De toepassing van deze vervangende hechtenis heft de hiervoor genoemde betalingsverplichting niet op.
Het totale bedrag te vermeerderen met de wettelijke rente vanaf 19 oktober 2018 tot aan de dag der algehele voldoening.
Wijst de vordering van de benadeelde partij toe en veroordeelt verdachte mitsdien tot betaling aan de benadeelde partij [slachtoffer] van een bedrag van € 28.008,21 (zegge: achtentwintigduizend en acht euro en eenentwintig eurocent). Voormeld bedrag bestaat uit € 23.508,21 materiële schade en € 4.500,- immateriële schade.

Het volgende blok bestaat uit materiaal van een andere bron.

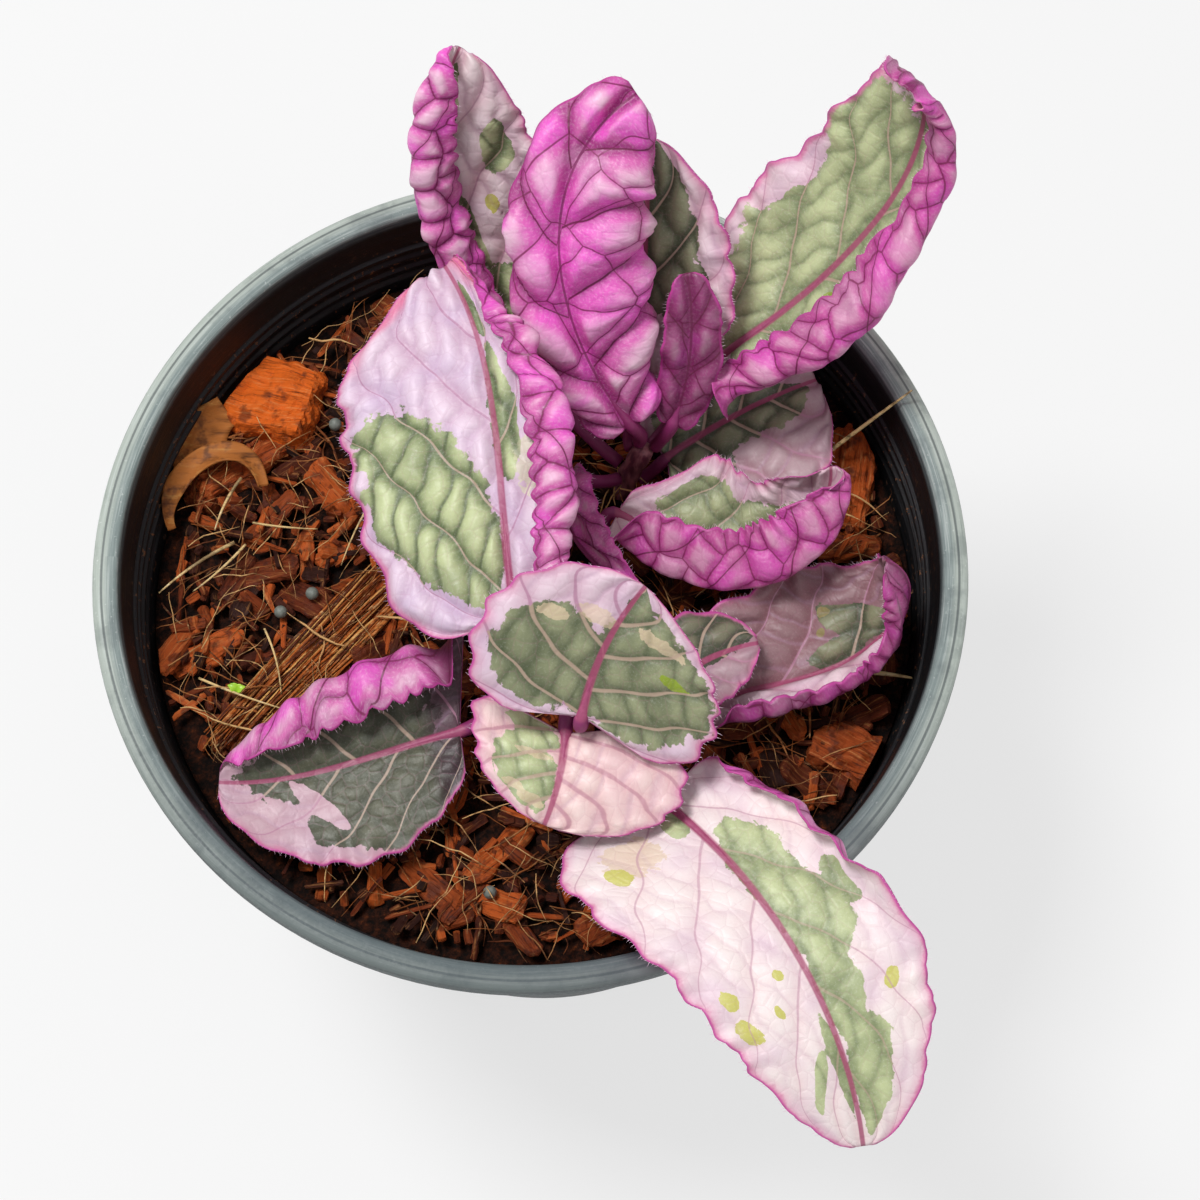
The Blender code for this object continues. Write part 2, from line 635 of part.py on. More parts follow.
def mix_faces():
    """Faces between the mix's circles, a fan under the floor and a fan at the top's centre."""
    last = 1 + (MIX_CIRCLES + 1) * MIX_SEGMENTS
    faces = []
    for s in range(MIX_SEGMENTS):
        n = (s + 1) % MIX_SEGMENTS
        faces.append((0, 1 + n, 1 + s))
        for c in range(MIX_CIRCLES):
            a = 1 + c * MIX_SEGMENTS
            b = a + MIX_SEGMENTS
            if c == 0:
                faces += [(a + s, a + n, b + n), (a + s, b + n, b + s)]
            else:
                faces += [(a + s, a + n, b + s), (b + s, a + n, b + n)]
        top = 1 + MIX_CIRCLES * MIX_SEGMENTS
        faces.append((top + s, top + n, last))
    return faces


def build_mix(finish):
    """The potting mix: a filled cone with an uneven top, husk pieces sunk into it and stem holes."""
    rng = random.Random(MIX_SEED)
    mix = add_object("potting_mix", mix_points(rng), mix_faces(), finish)
    boolean(mix, "UNION", gather("husks", build_husks(rng)), "MANIFOLD")
    boolean(mix, "INTERSECT", gather("envelope", [mix_envelope()]), "MANIFOLD")
    holes = [stem_hole(name) for name in STEM_PATHS]
    boolean(mix, "DIFFERENCE", gather("stem_holes", holes), "MANIFOLD")
    return mix


def build_husk(name, centre, size, yaw, tilt, rng):
    """One piece of husk: a tapered block with uneven corners, sunk in the mix."""
    points = []
    for z in (-0.5, 0.5):
        for x, y in ((-0.5, -0.5), (0.5, -0.5), (0.5, 0.5), (-0.5, 0.5)):
            shrink = HUSK_TAPER if z > 0 else 1.0
            uneven = [rng.uniform(*HUSK_UNEVEN) for _ in range(3)]
            points.append((x * size[0] * shrink * uneven[0], y * size[1] * shrink * uneven[1],
                           z * size[2] * uneven[2]))
    spin = Matrix.Rotation(yaw, 3, "Z") @ Matrix.Rotation(tilt, 3, "Y")
    placed = [spin @ Vector(p) + Vector(centre) for p in points]
    faces = [(0, 3, 2, 1), (4, 5, 6, 7), (0, 1, 5, 4), (1, 2, 6, 5), (2, 3, 7, 6), (3, 0, 4, 7)]
    return add_object(name, placed, faces, None)


def build_husks(rng):
    """The large pieces seen in the mix, and smaller chips scattered by a seeded rule."""
    husks = [build_husk(f"large_{k}", centre, size, math.radians(yaw), math.radians(tilt), rng)
             for k, (centre, size, yaw, tilt) in enumerate(LARGE_HUSKS)]
    for k in range(CHIP_COUNT):
        radius = CHIP_REACH * math.sqrt(rng.random())
        angle = rng.uniform(0, 2 * math.pi)
        size = (rng.uniform(*CHIP_LENGTH), rng.uniform(*CHIP_WIDTH), rng.uniform(*CHIP_THICKNESS))
        centre = (radius * math.cos(angle), radius * math.sin(angle), MIX_TOP - CHIP_SINK)
        yaw = rng.uniform(0, math.pi)
        tilt = math.radians(rng.uniform(-CHIP_TILT, CHIP_TILT))
        husks.append(build_husk(f"chip_{k}", centre, size, yaw, tilt, rng))
    return husks


def main():
    """Build every piece in place."""
    clear_scene()
    build_pot(material("pot_plastic", "pot_plastic"))
    build_mix(material("potting_mix", "potting_mix"))
    for name in STEM_PATHS:
        build_stem(name, material(name, "stem_skin"))
    for name, spec in LEAVES.items():
        build_leaf(name, spec, material(name, "leaf_blade"))


main()
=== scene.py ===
"""The looks of a potted purple waffle plant: puckered leaves, stems, potting mix and nursery pot.

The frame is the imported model: the origin is on the pot's axis at its bottom, +Z is up, and the
camera looks from -Y and well above. Sizes are in millimetres here and in metres in the meshes.
"""
import math
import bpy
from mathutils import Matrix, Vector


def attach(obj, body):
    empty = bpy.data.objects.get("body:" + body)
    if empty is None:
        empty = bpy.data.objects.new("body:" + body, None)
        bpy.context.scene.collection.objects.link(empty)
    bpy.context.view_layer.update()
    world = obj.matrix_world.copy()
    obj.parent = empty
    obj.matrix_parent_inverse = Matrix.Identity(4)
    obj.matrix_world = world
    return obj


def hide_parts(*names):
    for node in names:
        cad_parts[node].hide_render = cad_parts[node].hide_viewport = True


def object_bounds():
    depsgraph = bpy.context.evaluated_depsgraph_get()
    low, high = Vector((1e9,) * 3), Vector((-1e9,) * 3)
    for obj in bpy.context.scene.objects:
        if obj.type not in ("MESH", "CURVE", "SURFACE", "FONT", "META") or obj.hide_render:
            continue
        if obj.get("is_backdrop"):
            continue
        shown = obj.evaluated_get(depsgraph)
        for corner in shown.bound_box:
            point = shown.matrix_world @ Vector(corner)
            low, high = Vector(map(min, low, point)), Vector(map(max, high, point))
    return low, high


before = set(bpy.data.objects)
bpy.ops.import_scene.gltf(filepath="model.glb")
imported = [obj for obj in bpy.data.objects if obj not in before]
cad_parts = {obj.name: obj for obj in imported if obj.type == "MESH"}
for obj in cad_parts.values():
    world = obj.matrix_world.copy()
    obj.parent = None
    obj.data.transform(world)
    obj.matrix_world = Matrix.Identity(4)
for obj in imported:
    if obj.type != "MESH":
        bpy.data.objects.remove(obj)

from types import SimpleNamespace

import bpy
import numpy as np
from mathutils import Vector

CAD_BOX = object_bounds()
MM = 0.001

# Camera, as the photograph was taken: well above the pot's front edge
CAMERA_TARGET = (11.9, -8.0, 118.0)
CAMERA_DISTANCE = 400.0
CAMERA_ELEVATION = 68.85
CAMERA_VIEW_ANGLE = 28.6

# Sizes shared with the pot's and the leaves' solids
POT_HEIGHT = 118.0
LIP_RADIUS = 75.0
LIP_WIDTH = 4.3
LIP_THICKNESS = 1.6
SKIRT_DROP = 4.0
WALL = 2.0
COLLAR_DROP = 18.0
COLLAR_STEP = 0.8
COLLAR_SWELL = 0.4
BASE_RADIUS = 52.0
DRAIN_HOLES = 8
DRAIN_RADIUS = 5.0
DRAIN_CIRCLE = 36.0
MIX_TOP = 99.0
LIP_EASE = 0.8
POT_FINE_SEGMENTS = 160
RIDGE_HEIGHTS = (108.5, 105.8, 102.6)
RIDGE_DEPTH = 0.7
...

Het totale toegewezen bedrag te vermeerderen met de wettelijke rente vanaf 19 oktober 2018 tot aan de dag der algehele voldoening.
Veroordeelt verdachte tevens in de kosten van de benadeelde partij, tot op heden begroot op nihil.
Veroordeelt verdachte verder in de ten behoeve van de tenuitvoerlegging nog te maken kosten.
Indien de verdachte heeft voldaan aan zijn verplichting tot betaling aan de Staat komt daarmee zijn verplichting tot betaling aan de benadeelde partij te vervallen en andersom, indien verdachte heeft voldaan aan zijn verplichting tot betaling aan de benadeelde partij, komt daarmee zijn verplichting tot betaling aan de Staat te vervallen.
Dit vonnis is gewezen door: mr. C.J. Sangers- de Jong, voorzitter, mr. R.J. Bokhorst en mr. W. Heijninck, leden, in tegenwoordigheid van mr. P. Susijn, griffier, en is uitgesproken op 30 april 2019.